Attention, Please

Asta's diners stop, taste—and get excited

Chef/owner Alex Crabb shares the open kitchen with fellow cooks Tyson Wardwell and Nathan “Lazer” Phinisee.
Even onion dishes are artfully composed at Asta.

Asta

47 Massachusettes Ave, Boston

Website

A close look at Asta’s sign reveals the name of the storefront’s old occupant, Café 47 Pizza and Pasta. “We realized that we could just spray paint over the rest of the sign and keep the ’asta,’” explains Shish Parsigian, who co-owns and runs the restaurant with her partner, chef Alex Crabb. “Our contractor was horrified.”

Inside, this “design by subtraction” continued. They tore down the black drop ceiling, patching and painting the original tin panels gold, then used the same paint to touch up a picture of Zeus found behind a demolished wall—the logo for an even older incarnation, Despina’s pizzeria. They also left the crooked, raw-plaster edging where the drop ceiling had been, and a swath of exposed bricks. “The contractor said, ‘I’ve got a guy who can get it straight and smooth—it’s going to look primo,’ ” reports Crabb. “And we were like, ‘No, we’re from Detroit. We like it. A lot.’ ”

Before opening Asta in early 2013, the L’Espalier veteran spent two months apprenticing at Copenhagen’s Noma, soaking up its spare Nordic style and almost primal focus on food. At Asta, diners sit at wooden tables with no apparent place settings (tip: open the drawers underneath). Dishes are vaguely titled “turnip,” “beef,” “fiddleheads,” and “onion.” Misgivings can ensue, Parsigian says, with a laugh: “ ‘What’s this crazy restaurant?’ But we are about making and plating this food and not about all the other trappings.”

Make no mistake: Asta is an original. Each night Crabb offers three tasting menus—three-course ($45), five-course ($70), and eight-course ($95), to which wine pairings may be added. One night, a meal began with a shallow bowl of blanched and buttered peas with goat cheese. Not chèvre, this cheese is made in-house and is unrefined, so it has a clean, custardy texture. It comes with shavings of fermented rutabaga and diced preserved lemon; a purple chive blossom adds a hot nip. The turnip dish features the vegetable quartered and roasted, poached, and even raw (in moon-shaped discs), with a salted-plum vinaigrette, rolled-up, pickled green radish leaves, a cèpe foam, flecks of miso shortbread, and a baby nasturtium flower.

The food may appear fussy, but Crabb, who started working in kitchens as a teenager, lacks pretension. There is enough to eat, but diners leave truly sated because Asta’s inventive aesthetic is so stimulating: it forces people to slow down, take small bites, and enjoy the adventure of figuring out what’s what. “We think that’s fun,” says Parsigian, a former manager at Hi-Rise Bread Company in Cambridge. “Then, when they are curious and excited, they call us over to find out what all the elements are.”

And the onion dish is deceptively complicated.

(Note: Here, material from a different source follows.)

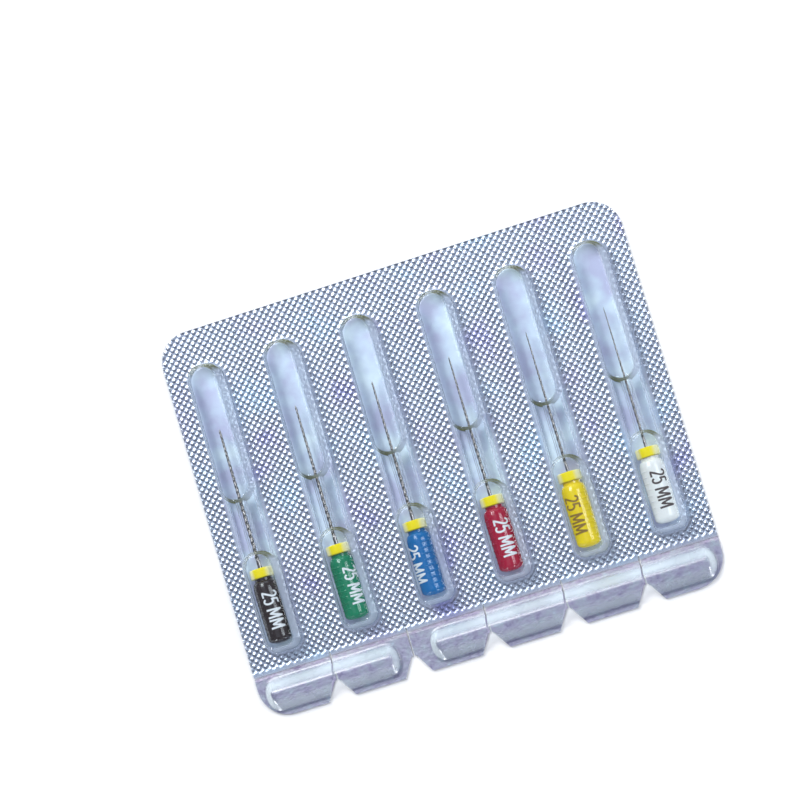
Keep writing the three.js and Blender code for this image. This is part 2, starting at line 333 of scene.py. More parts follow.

Crabb starts with a sweet roasted spring Vidalia for drama, then adds the “green unctuousness” of a poached scallion, with its “slimy chewiness.” Petals of pickled pearl onions are placed on the plate with tweezers, then splashed with balsamic vinegar; another yellow dollop turns out to be “onion that has been cooked down with buttermilk whey and a little champagne vinegar,” he reports. The black drizzles are burnt-onion oil—a bitter contrast to the dish’s last touch: a luxurious spoonful of beer-and-cheddar purée.

Among the onions is a nest of twiggy, crispy beef—because Crabb often treats protein as a condiment. In this case, the fibers of a rib-eye steak cooked with wine are pulled apart, slow-fried, then seasoned. “It’s not a beef dish,” Parsigian tells patrons, “it’s an onion dish.” Almost every dish is just as carefully composed, although Crabb says the inspiration for the onion plate’s “look” came one day when he saw wasted bits of fresh greens lying “in a nice circular pattern” around the sink drain.

When served, the ingredients form a crescent shape along the side of the plate. “And we will get the jokesters who say, ‘Where’s the rest of the food? Why is it all over there?’ ” reports Crabb. For him, it’s obvious: “Because the negative space on the plate helps you focus on what’s there.”

That also explains why he cooks. Growing up in Michigan, he struggled with attention-deficit issues, and still does. But in the extreme chaos of commercial kitchens, Crabb found solace. His seemingly opposite traits—a sharp, kinetic intensity and the ability to shift quickly among diverse tasks—enabled him to thrive. “When I was 16 or 17, I was making omelets at a breakfast place,” he says, “and those two-and-a-half hours of service were the only time my teenage mind was quiet. And it was so nice.”